# [Exercise details]
Return only the stretch of the material below that begins with the line containing "Write the build123d" and ends with the line containing "# Front views", exactly; both of those lines belong to it.

[Object modeling scripts]
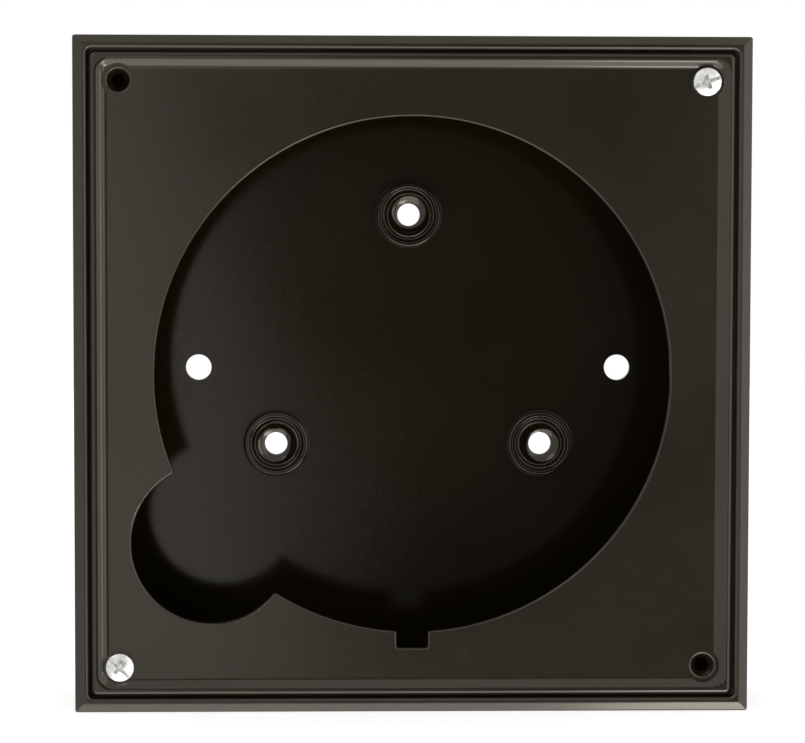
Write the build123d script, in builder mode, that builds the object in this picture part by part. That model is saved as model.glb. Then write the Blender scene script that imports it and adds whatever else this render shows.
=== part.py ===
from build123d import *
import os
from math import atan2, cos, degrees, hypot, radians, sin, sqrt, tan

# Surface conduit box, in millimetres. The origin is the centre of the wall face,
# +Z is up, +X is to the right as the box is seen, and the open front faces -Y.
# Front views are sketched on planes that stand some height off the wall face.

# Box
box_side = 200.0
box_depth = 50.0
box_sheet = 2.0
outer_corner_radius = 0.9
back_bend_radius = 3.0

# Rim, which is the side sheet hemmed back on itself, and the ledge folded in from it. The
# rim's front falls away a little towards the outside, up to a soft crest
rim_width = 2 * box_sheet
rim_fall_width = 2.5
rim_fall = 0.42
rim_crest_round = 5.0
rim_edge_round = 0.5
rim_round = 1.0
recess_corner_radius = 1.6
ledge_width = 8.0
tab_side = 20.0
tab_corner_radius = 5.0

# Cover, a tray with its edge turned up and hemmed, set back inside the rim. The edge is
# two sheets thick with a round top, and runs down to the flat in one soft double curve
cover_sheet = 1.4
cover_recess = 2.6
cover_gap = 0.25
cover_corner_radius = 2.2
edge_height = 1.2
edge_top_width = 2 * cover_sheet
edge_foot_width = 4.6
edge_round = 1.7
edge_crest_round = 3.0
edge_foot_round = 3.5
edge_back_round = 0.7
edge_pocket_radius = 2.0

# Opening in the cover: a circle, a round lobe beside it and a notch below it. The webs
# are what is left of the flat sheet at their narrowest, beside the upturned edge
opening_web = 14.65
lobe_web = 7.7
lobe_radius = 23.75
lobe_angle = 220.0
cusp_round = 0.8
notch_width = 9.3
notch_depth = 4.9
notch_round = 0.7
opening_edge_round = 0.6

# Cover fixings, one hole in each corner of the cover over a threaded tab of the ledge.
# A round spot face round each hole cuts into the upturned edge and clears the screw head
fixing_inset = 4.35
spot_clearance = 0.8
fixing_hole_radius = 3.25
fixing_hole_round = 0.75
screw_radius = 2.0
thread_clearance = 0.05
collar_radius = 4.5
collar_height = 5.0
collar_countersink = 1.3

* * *

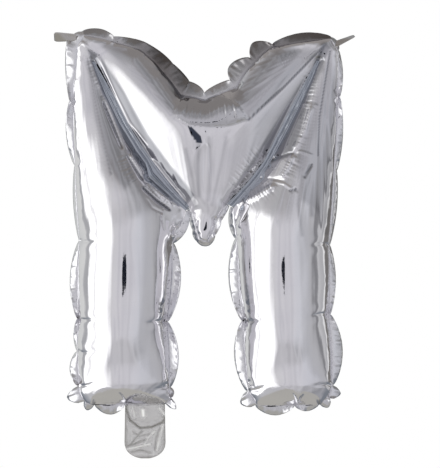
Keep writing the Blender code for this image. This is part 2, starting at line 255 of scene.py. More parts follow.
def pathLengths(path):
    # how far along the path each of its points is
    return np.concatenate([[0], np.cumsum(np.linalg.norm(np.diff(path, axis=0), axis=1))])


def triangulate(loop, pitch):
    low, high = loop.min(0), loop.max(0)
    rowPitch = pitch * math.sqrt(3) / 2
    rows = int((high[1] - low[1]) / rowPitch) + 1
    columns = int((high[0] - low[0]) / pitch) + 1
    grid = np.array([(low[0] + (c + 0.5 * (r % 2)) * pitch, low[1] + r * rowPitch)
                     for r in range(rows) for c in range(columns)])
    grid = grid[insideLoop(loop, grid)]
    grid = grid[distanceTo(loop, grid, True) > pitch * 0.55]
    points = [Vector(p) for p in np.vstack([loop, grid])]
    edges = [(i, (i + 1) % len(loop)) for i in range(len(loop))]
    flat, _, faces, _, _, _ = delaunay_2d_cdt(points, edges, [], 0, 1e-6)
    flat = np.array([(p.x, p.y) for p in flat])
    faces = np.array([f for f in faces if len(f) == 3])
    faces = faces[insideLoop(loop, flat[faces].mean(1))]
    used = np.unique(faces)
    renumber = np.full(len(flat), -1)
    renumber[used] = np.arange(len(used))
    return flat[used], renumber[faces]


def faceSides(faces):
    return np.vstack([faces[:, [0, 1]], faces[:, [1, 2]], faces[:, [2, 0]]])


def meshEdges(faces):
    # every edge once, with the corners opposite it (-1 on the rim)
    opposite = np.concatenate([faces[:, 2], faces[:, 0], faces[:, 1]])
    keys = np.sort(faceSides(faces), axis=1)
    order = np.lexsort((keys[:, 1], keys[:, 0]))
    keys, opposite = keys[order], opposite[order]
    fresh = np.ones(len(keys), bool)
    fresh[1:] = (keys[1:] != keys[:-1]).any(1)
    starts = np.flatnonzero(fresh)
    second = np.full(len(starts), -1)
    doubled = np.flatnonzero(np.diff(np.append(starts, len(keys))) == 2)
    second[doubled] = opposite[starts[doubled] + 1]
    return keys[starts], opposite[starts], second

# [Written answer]
Write the build123d script, in builder mode, that builds the object in this picture part by part. That model is saved as model.glb. Then write the Blender scene script that imports it and adds whatever else this render shows.
=== part.py ===
from build123d import *
import os
from math import atan2, cos, degrees, hypot, radians, sin, sqrt, tan

# Surface conduit box, in millimetres. The origin is the centre of the wall face,
# +Z is up, +X is to the right as the box is seen, and the open front faces -Y.
# Front views are sketched on planes that stand some height off the wall face.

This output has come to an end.